PROVIDED ENTRIES:

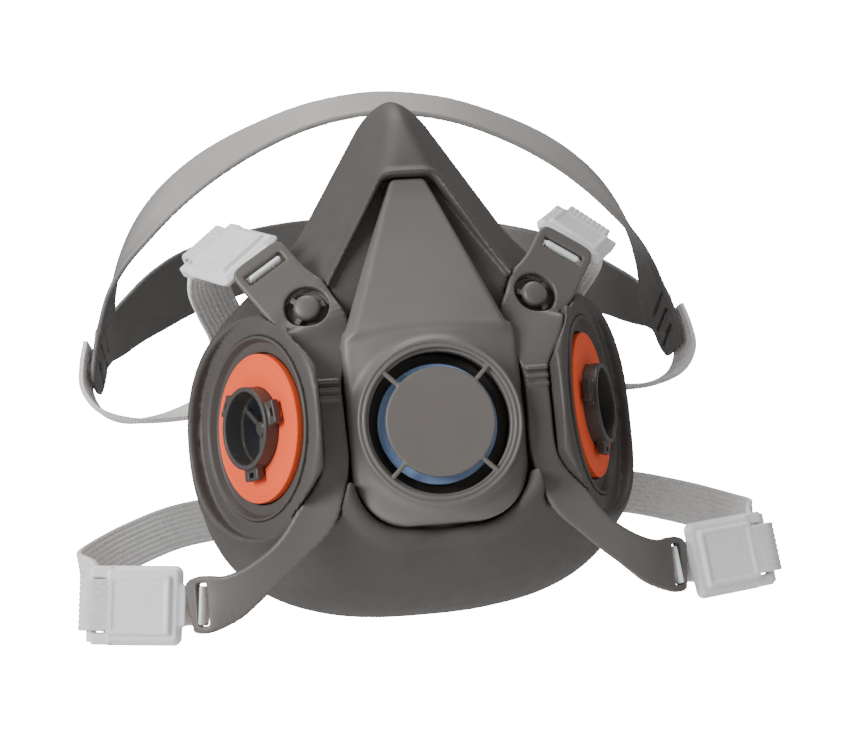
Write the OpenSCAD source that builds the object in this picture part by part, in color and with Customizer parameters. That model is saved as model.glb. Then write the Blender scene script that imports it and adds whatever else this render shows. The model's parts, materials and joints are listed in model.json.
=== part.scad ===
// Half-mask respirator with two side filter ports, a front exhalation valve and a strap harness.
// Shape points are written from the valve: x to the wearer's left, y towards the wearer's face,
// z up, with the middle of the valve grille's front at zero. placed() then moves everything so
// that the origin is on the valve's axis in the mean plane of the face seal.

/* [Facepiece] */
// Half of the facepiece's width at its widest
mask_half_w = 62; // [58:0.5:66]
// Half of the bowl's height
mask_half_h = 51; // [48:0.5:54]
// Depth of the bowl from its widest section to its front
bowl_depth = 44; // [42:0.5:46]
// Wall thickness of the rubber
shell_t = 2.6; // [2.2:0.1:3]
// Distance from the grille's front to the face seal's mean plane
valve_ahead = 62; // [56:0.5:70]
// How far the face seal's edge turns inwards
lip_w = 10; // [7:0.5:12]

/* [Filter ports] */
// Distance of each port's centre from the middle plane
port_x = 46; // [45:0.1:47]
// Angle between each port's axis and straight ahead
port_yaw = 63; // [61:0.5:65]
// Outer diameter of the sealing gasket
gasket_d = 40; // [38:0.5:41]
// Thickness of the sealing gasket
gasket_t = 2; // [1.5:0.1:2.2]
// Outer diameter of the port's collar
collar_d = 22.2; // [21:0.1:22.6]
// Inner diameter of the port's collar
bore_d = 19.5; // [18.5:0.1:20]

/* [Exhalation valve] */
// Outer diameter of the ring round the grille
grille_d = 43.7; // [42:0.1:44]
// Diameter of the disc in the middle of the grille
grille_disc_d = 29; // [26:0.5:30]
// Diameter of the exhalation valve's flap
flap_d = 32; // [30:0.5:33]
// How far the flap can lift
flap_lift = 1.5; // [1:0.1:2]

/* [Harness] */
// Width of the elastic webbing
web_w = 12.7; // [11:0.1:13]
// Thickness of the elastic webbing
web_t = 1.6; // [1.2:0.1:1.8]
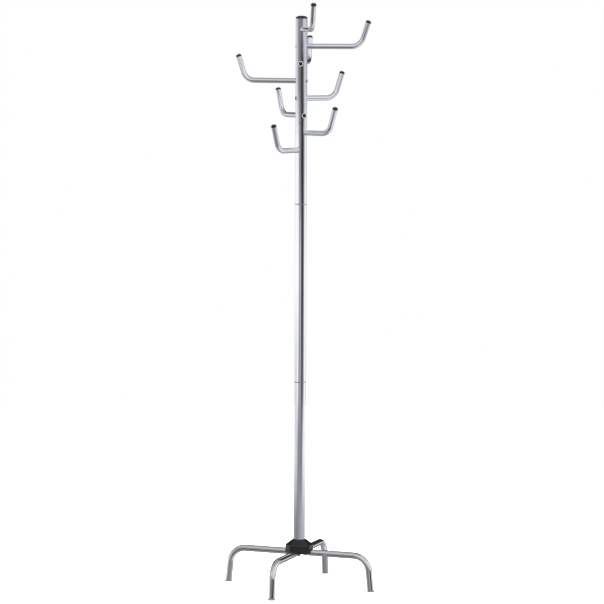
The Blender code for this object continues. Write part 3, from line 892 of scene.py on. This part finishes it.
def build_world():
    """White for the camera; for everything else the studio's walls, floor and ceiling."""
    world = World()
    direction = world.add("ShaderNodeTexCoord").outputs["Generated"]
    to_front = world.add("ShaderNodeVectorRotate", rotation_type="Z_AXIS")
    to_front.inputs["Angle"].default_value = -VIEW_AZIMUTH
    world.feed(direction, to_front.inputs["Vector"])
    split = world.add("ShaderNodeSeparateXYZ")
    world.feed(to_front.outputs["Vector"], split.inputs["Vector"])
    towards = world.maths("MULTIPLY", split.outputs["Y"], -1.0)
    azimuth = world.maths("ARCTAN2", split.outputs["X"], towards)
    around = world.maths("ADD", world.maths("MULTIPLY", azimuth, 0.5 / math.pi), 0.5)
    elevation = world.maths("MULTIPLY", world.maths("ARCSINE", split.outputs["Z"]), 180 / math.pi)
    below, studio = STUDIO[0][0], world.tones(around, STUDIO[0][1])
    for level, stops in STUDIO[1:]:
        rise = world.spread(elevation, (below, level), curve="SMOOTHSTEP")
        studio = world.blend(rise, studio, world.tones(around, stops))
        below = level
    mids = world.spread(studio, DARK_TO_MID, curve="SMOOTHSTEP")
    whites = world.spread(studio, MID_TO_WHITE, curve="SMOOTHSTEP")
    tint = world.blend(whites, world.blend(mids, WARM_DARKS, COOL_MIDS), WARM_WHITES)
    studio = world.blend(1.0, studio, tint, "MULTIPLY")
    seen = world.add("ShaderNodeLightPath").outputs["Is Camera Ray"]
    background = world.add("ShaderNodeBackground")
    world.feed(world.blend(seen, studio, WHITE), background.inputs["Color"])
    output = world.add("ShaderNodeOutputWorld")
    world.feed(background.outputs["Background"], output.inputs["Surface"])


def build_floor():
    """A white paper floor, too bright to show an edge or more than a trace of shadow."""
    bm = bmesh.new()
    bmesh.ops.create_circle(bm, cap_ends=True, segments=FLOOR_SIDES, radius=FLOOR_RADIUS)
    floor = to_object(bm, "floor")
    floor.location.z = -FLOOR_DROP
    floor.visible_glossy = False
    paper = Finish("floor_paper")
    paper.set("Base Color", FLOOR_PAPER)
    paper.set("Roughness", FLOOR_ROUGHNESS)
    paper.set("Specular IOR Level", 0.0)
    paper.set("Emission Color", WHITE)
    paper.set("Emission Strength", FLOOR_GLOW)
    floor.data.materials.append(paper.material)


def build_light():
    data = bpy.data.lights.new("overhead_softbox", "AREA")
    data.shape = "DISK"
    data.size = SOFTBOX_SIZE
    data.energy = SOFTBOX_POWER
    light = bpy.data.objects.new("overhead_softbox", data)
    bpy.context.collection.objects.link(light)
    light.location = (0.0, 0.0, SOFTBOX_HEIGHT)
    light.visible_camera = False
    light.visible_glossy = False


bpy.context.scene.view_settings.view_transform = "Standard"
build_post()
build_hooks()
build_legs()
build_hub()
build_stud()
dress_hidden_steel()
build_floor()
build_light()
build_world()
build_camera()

TASK PROMPT: Extract every record. Keep wording exact.

TASK OUTPUT:
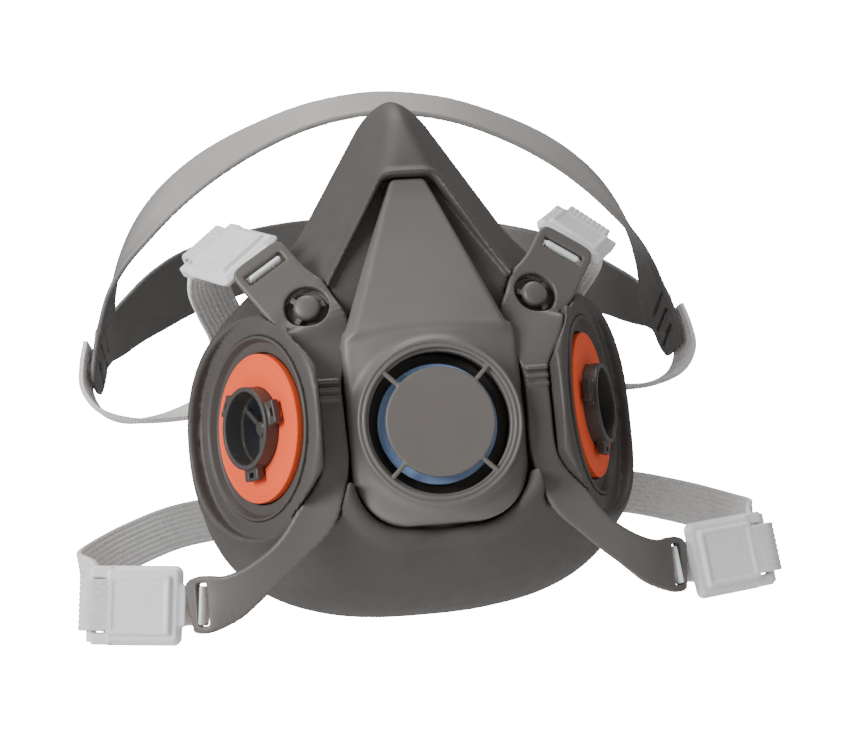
Write the OpenSCAD source that builds the object in this picture part by part, in color and with Customizer parameters. That model is saved as model.glb. Then write the Blender scene script that imports it and adds whatever else this render shows. The model's parts, materials and joints are listed in model.json.
=== part.scad ===
// Half-mask respirator with two side filter ports, a front exhalation valve and a strap harness.
// Shape points are written from the valve: x to the wearer's left, y towards the wearer's face,
// z up, with the middle of the valve grille's front at zero. placed() then moves everything so
// that the origin is on the valve's axis in the mean plane of the face seal.

/* [Facepiece] */
// Half of the facepiece's width at its widest
mask_half_w = 62; // [58:0.5:66]
// Half of the bowl's height
mask_half_h = 51; // [48:0.5:54]
// Depth of the bowl from its widest section to its front
bowl_depth = 44; // [42:0.5:46]
// Wall thickness of the rubber
shell_t = 2.6; // [2.2:0.1:3]
// Distance from the grille's front to the face seal's mean plane
valve_ahead = 62; // [56:0.5:70]
// How far the face seal's edge turns inwards
lip_w = 10; // [7:0.5:12]

/* [Filter ports] */
// Distance of each port's centre from the middle plane
port_x = 46; // [45:0.1:47]
// Angle between each port's axis and straight ahead
port_yaw = 63; // [61:0.5:65]
// Outer diameter of the sealing gasket
gasket_d = 40; // [38:0.5:41]
// Thickness of the sealing gasket
gasket_t = 2; // [1.5:0.1:2.2]
// Outer diameter of the port's collar
collar_d = 22.2; // [21:0.1:22.6]
// Inner diameter of the port's collar
bore_d = 19.5; // [18.5:0.1:20]

/* [Exhalation valve] */
// Outer diameter of the ring round the grille
grille_d = 43.7; // [42:0.1:44]
// Diameter of the disc in the middle of the grille
grille_disc_d = 29; // [26:0.5:30]
// Diameter of the exhalation valve's flap
flap_d = 32; // [30:0.5:33]
// How far the flap can lift
flap_lift = 1.5; // [1:0.1:2]

/* [Harness] */
// Width of the elastic webbing
web_w = 12.7; // [11:0.1:13]
// Thickness of the elastic webbing
web_t = 1.6; // [1.2:0.1:1.8]
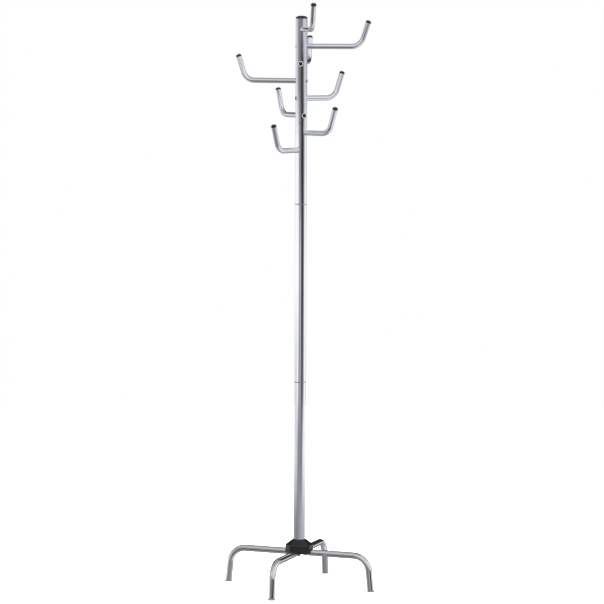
The Blender code for this object continues. Write part 3, from line 892 of scene.py on. This part finishes it.
def build_world():
    """White for the camera; for everything else the studio's walls, floor and ceiling."""
    world = World()
    direction = world.add("ShaderNodeTexCoord").outputs["Generated"]
    to_front = world.add("ShaderNodeVectorRotate", rotation_type="Z_AXIS")
    to_front.inputs["Angle"].default_value = -VIEW_AZIMUTH
    world.feed(direction, to_front.inputs["Vector"])
    split = world.add("ShaderNodeSeparateXYZ")
    world.feed(to_front.outputs["Vector"], split.inputs["Vector"])
    towards = world.maths("MULTIPLY", split.outputs["Y"], -1.0)
    azimuth = world.maths("ARCTAN2", split.outputs["X"], towards)
    around = world.maths("ADD", world.maths("MULTIPLY", azimuth, 0.5 / math.pi), 0.5)
    elevation = world.maths("MULTIPLY", world.maths("ARCSINE", split.outputs["Z"]), 180 / math.pi)
    below, studio = STUDIO[0][0], world.tones(around, STUDIO[0][1])
    for level, stops in STUDIO[1:]:
        rise = world.spread(elevation, (below, level), curve="SMOOTHSTEP")
        studio = world.blend(rise, studio, world.tones(around, stops))
        below = level
    mids = world.spread(studio, DARK_TO_MID, curve="SMOOTHSTEP")
    whites = world.spread(studio, MID_TO_WHITE, curve="SMOOTHSTEP")
    tint = world.blend(whites, world.blend(mids, WARM_DARKS, COOL_MIDS), WARM_WHITES)
    studio = world.blend(1.0, studio, tint, "MULTIPLY")
    seen = world.add("ShaderNodeLightPath").outputs["Is Camera Ray"]
    background = world.add("ShaderNodeBackground")
    world.feed(world.blend(seen, studio, WHITE), background.inputs["Color"])
    output = world.add("ShaderNodeOutputWorld")
    world.feed(background.outputs["Background"], output.inputs["Surface"])


def build_floor():
    """A white paper floor, too bright to show an edge or more than a trace of shadow."""
    bm = bmesh.new()
    bmesh.ops.create_circle(bm, cap_ends=True, segments=FLOOR_SIDES, radius=FLOOR_RADIUS)
    floor = to_object(bm, "floor")
    floor.location.z = -FLOOR_DROP
    floor.visible_glossy = False
    paper = Finish("floor_paper")
    paper.set("Base Color", FLOOR_PAPER)
    paper.set("Roughness", FLOOR_ROUGHNESS)
    paper.set("Specular IOR Level", 0.0)
    paper.set("Emission Color", WHITE)
    paper.set("Emission Strength", FLOOR_GLOW)
    floor.data.materials.append(paper.material)


def build_light():
    data = bpy.data.lights.new("overhead_softbox", "AREA")
    data.shape = "DISK"
    data.size = SOFTBOX_SIZE
    data.energy = SOFTBOX_POWER
    light = bpy.data.objects.new("overhead_softbox", data)
    bpy.context.collection.objects.link(light)
    light.location = (0.0, 0.0, SOFTBOX_HEIGHT)
    light.visible_camera = False
    light.visible_glossy = False


bpy.context.scene.view_settings.view_transform = "Standard"
build_post()
build_hooks()
build_legs()
build_hub()
build_stud()
dress_hidden_steel()
build_floor()
build_light()
build_world()
build_camera()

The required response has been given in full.